Hockey really is the most unusual sport on the planet. I have played it and followed it all my life, and after years of research I have determined that there is far more going on down at the rink than just a game. Consider the facts revealed by deciphering the secret language of mathematics:
- A regulation NHL ice surface is 85 feet by 200 feet. This means it has an ice surface of 17,000 square feet.
- Factor in the chilly air above the ice surface and the invention of the wrist shot by Bobby Hull and you’ve got roughly 15,000 cubic feet of available space within the arena.
- A hockey puck is an inch thick and three inches in diameter. This means a standard NHL arena can hold eleventy-seven million hockey pucks, give or take.
- The average lineup for the ladies’ room at an NHL facility is 12 people long.

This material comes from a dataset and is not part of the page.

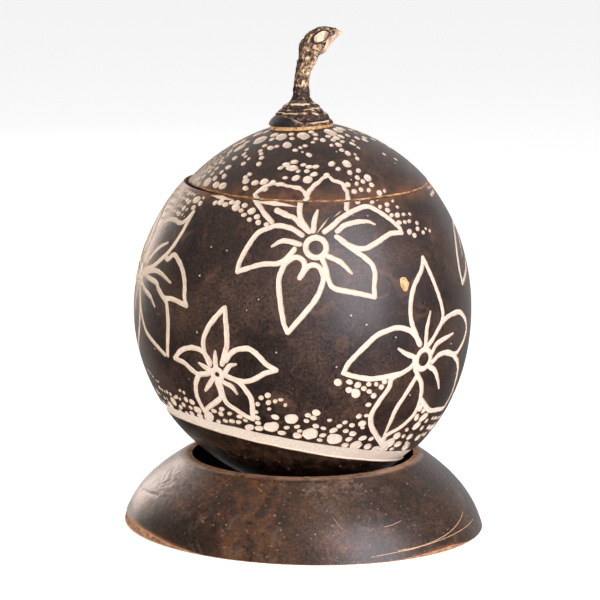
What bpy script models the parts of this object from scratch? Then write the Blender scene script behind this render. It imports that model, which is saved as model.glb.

- The average lineup for the men’s room at an NHL facility is 44 people long. This reversal of the norm has been noted in the Harvard Journal of Lavatorology. While not germaine to this study, it should be noted as an indicator of smartness.
- Each NHL team has 23 players. Twenty play in each game, while three sit out, except for the Toronto Maple Leafs, in which case those numbers are reversed.
- These players are in a fairly constant state of motion throughout each game.
- Each of those players has a head about the size of one of those balloons you tie to a rubber band and punch over and over again, or maybe a small pumpkin. There are exceptions.
- Relatively few NHL players wear facial protection. Face guards aren’t mandatory in the league.
- On each player’s head is a roughly 1 inch by three inch mouth. There are exceptions.
Statistically speaking, it would seem highly unlikely that a 1×3-inch rubber puck could hit a moving target that’s roughly its size in such a vast space. And yet the proof is clear in every picture you see of an NHL player without his dentures: they’ve all lost their front teeth. Of all the things in all that 15,000 cubic feet of empty space for pucks to hit, they tend to hit teeth, over and over again. This defies the laws of physics.
You might call it divine intervention, or maybe blame it on aliens or the ghost of Harold Ballard. As a scientist and journalist, I form no conclusions. I simply present the facts and let you decide.